Having full insight into the traffic passing through systems is key. Exercising regular monitoring is a proactive way for sportsbooks to gain useful insight into where exactly their data is coming from. This way, they can detect any discrepancies that could indicate fraudulent activity from a threat actor and mitigate it before any harm comes to profits.
Another integral step sportsbooks can take to protect their data and profits is to develop a method of accurately identifying fraudulent or non-genuine activity. By installing a verification platform, sportsbooks can pinpoint and invalidate any threat activity from bots. These platforms can find the origin of a user to determine their validity and block them from entering the system in real-time to actively protect budgets.
Sportsbooks can also leverage custom rules to prevent spamming from bots and other non-genuine users. With the right platform, sportsbooks can limit the number of times a user can interact with their paid advertising campaigns. Once this threshold is reached, the user is prevented from seeing that campaign for a set period of time. This gives sportsbooks greater control over their traffic and inhibits these users from driving up cost-per-click (CPC) rates, giving optimised pathways to drive more first-time depositors.

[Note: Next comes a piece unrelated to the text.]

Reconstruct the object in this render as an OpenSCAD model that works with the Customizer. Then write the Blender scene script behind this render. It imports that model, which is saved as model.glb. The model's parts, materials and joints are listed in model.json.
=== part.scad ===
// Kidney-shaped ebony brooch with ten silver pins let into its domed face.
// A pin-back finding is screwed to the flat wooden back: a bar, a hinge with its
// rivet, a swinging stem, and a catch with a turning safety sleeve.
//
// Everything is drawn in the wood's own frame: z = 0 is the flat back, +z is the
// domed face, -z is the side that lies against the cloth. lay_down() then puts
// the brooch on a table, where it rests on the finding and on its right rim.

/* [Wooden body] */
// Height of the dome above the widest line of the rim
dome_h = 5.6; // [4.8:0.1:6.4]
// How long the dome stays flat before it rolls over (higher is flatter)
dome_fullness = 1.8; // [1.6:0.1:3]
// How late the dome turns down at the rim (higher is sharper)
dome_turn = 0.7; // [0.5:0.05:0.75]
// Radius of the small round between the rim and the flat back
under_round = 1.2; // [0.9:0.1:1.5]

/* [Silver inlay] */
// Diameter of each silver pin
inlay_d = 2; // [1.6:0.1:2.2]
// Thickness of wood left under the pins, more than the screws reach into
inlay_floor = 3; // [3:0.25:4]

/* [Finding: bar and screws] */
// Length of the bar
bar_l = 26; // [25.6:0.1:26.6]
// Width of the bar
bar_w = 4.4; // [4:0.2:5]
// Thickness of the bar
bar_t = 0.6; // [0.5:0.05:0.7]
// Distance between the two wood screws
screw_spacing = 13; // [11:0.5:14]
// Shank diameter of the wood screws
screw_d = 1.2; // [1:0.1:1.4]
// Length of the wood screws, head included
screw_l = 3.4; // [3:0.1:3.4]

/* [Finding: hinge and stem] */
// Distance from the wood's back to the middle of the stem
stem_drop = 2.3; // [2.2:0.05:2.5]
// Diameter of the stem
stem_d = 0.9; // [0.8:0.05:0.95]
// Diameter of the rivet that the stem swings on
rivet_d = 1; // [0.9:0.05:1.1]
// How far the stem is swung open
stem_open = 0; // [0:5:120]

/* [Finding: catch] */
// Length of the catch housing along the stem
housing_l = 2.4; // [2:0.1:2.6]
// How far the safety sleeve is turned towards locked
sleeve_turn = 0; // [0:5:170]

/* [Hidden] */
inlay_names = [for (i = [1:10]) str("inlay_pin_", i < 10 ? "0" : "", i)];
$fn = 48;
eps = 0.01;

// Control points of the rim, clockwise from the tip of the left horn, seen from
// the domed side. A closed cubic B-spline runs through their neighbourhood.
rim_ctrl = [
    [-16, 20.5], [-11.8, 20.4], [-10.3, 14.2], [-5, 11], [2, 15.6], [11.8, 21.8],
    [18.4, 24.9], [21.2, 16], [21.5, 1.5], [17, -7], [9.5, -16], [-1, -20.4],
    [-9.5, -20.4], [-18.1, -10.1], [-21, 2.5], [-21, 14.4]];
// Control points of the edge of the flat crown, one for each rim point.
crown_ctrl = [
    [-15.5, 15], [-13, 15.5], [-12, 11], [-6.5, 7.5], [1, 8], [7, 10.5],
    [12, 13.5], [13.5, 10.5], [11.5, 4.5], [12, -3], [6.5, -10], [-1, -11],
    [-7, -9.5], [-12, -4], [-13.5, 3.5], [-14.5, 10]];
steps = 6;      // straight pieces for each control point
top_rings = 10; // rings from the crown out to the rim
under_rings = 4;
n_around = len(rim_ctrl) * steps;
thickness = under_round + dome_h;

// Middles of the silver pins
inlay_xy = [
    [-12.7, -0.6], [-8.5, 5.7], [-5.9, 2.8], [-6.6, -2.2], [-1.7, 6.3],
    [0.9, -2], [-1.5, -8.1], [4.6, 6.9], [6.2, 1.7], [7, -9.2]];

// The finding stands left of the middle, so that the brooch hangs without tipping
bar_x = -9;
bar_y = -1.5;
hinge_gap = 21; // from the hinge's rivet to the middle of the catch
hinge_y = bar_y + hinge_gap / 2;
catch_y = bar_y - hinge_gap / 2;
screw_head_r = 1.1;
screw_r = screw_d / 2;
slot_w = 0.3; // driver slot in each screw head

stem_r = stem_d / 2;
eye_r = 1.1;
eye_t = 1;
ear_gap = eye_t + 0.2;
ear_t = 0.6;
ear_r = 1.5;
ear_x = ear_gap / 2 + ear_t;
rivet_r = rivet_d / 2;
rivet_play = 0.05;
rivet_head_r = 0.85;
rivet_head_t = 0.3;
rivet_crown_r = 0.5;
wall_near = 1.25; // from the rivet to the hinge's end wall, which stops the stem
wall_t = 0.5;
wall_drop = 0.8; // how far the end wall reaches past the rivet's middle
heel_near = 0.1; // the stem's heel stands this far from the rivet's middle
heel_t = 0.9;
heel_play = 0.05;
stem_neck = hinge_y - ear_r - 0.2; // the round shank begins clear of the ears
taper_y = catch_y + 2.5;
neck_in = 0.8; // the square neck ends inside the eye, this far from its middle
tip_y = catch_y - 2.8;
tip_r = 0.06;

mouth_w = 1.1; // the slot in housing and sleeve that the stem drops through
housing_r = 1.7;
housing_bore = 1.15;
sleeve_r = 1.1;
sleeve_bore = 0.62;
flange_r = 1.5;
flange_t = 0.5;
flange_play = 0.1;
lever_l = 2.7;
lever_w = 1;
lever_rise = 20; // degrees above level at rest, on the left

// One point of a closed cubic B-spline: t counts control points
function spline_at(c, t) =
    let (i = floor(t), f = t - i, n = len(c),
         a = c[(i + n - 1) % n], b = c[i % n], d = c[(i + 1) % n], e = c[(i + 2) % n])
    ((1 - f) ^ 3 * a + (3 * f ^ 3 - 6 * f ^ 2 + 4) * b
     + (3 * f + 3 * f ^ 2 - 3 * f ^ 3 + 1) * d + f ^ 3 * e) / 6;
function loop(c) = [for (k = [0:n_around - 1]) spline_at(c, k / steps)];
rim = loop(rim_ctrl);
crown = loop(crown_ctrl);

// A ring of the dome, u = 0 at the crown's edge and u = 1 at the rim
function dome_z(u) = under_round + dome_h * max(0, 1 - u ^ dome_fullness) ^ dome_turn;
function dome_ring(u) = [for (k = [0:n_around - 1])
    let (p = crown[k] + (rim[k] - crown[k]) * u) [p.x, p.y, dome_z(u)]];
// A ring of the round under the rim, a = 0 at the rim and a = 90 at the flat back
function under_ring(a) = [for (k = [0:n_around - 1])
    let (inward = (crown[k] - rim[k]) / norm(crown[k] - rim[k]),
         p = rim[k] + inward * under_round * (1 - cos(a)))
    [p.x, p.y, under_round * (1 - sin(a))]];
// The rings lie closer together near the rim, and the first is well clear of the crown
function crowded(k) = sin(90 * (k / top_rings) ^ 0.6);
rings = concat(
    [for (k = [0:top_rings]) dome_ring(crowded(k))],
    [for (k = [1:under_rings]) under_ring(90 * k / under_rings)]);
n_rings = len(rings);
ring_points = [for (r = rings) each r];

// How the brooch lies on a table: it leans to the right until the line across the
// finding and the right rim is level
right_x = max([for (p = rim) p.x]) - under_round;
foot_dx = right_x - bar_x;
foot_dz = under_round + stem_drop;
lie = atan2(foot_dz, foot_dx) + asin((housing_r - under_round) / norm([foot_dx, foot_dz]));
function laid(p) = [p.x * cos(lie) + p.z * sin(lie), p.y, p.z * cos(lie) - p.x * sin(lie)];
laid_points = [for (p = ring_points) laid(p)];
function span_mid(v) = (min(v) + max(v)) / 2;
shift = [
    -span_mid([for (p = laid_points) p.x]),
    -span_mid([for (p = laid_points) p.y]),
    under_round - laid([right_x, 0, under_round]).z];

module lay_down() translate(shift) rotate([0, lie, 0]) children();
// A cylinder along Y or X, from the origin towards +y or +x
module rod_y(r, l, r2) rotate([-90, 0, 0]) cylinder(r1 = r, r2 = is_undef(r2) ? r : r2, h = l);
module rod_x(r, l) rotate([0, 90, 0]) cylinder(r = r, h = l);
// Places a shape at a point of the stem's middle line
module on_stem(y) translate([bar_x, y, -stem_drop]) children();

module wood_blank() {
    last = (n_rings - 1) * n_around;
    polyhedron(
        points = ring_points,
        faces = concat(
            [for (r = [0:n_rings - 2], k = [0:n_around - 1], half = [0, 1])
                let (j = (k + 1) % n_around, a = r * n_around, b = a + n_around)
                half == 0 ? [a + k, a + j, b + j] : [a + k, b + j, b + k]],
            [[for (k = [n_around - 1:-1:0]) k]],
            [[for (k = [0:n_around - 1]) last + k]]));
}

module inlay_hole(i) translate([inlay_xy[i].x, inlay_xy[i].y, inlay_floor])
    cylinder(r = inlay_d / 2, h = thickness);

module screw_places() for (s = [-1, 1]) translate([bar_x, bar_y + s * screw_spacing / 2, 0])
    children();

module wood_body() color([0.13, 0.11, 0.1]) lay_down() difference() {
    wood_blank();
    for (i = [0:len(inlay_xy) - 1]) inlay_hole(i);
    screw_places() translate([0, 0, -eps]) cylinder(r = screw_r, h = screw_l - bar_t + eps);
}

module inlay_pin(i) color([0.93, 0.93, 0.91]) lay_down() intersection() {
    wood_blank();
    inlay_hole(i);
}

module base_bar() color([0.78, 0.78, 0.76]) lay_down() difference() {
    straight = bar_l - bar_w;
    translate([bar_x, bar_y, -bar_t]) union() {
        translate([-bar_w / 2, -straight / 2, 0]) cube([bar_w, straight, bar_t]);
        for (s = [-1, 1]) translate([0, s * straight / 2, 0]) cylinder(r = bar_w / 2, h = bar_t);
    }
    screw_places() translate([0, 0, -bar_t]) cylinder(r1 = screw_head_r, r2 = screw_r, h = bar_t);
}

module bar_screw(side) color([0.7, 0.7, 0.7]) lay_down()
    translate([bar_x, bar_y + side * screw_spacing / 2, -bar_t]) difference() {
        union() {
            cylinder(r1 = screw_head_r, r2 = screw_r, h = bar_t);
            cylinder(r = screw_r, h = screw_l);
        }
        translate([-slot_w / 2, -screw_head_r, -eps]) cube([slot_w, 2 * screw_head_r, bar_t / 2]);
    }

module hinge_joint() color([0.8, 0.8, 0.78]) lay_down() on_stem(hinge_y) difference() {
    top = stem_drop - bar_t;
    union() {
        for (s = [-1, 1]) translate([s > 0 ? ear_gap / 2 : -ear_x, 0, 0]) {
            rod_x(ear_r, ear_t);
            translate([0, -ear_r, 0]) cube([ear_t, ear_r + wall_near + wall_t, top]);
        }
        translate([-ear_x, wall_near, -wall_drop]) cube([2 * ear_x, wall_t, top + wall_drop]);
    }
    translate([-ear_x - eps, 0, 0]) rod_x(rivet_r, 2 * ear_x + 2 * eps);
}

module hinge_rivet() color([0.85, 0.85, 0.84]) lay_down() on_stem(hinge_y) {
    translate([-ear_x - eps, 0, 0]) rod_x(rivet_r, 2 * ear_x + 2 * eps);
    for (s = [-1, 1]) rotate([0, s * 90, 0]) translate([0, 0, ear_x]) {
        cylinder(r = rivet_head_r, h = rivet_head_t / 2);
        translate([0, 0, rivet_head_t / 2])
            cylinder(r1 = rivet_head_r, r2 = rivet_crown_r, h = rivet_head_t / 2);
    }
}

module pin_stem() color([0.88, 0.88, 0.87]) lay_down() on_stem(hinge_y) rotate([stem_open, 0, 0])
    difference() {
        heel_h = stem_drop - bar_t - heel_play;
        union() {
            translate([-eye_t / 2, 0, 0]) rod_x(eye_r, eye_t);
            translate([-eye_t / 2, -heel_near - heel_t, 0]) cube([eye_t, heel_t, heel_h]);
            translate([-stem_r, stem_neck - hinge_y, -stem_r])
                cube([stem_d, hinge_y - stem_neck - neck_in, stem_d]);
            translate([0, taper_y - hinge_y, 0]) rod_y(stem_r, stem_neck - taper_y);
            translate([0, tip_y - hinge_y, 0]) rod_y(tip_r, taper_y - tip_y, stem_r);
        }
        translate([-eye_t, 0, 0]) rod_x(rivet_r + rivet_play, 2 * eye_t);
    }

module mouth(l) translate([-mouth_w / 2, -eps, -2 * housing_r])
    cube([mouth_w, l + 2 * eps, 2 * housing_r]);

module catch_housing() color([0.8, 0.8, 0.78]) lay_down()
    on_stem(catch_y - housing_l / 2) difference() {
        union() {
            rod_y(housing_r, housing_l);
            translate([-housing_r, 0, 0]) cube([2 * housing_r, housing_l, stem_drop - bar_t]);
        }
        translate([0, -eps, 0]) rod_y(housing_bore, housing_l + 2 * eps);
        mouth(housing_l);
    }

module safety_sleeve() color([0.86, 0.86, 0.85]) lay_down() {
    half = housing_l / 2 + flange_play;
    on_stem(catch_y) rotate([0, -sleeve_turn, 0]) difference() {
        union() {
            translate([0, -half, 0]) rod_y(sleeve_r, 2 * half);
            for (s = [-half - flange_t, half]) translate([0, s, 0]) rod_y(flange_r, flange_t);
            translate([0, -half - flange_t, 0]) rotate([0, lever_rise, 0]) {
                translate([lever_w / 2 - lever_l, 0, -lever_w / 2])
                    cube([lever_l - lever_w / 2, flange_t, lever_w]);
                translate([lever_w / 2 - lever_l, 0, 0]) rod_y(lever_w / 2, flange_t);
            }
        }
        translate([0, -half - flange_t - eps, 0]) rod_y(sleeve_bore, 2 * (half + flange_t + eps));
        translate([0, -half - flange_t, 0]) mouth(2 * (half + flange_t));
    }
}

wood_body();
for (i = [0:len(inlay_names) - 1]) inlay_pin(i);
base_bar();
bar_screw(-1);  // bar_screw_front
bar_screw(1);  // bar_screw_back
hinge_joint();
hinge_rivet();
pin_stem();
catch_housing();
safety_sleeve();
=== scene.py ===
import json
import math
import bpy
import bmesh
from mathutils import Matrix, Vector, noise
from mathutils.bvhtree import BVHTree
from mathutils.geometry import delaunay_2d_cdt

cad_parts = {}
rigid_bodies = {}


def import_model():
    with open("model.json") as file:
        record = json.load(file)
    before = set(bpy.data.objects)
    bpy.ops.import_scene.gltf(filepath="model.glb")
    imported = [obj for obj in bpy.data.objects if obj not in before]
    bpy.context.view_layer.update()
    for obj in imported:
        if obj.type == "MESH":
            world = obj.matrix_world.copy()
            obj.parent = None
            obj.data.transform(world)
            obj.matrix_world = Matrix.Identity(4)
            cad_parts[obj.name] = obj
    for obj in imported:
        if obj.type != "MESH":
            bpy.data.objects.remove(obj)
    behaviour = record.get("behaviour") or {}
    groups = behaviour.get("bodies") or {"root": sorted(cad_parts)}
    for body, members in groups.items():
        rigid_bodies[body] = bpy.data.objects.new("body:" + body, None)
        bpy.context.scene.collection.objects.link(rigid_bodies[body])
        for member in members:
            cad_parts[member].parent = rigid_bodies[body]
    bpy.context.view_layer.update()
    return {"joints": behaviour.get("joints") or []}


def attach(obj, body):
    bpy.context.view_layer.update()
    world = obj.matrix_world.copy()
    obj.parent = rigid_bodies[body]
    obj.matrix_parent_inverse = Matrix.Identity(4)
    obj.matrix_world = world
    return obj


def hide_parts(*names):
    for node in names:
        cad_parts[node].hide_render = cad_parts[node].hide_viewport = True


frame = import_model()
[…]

Securing Sportsbooks’ Future
As sportsbooks look towards events like the Grand National, Summer Olympics and Rugby season they need every possible advantage to protect themselves from invalid traffic to reap greater profits. Threat tactics are evolving to become increasingly complex to both detect and prevent. Sportsbooks must be proactive in their defence or risk falling behind in the market as a result of considerable damage from IVT.
By taking steps to gain full transparency into their systems and data, sportsbooks stand a much greater chance of preventing losses from invalid traffic. Monitoring and verifying traffic can ensure the profits from big sporting events stay where they belong - with sportsbooks, not threat actors.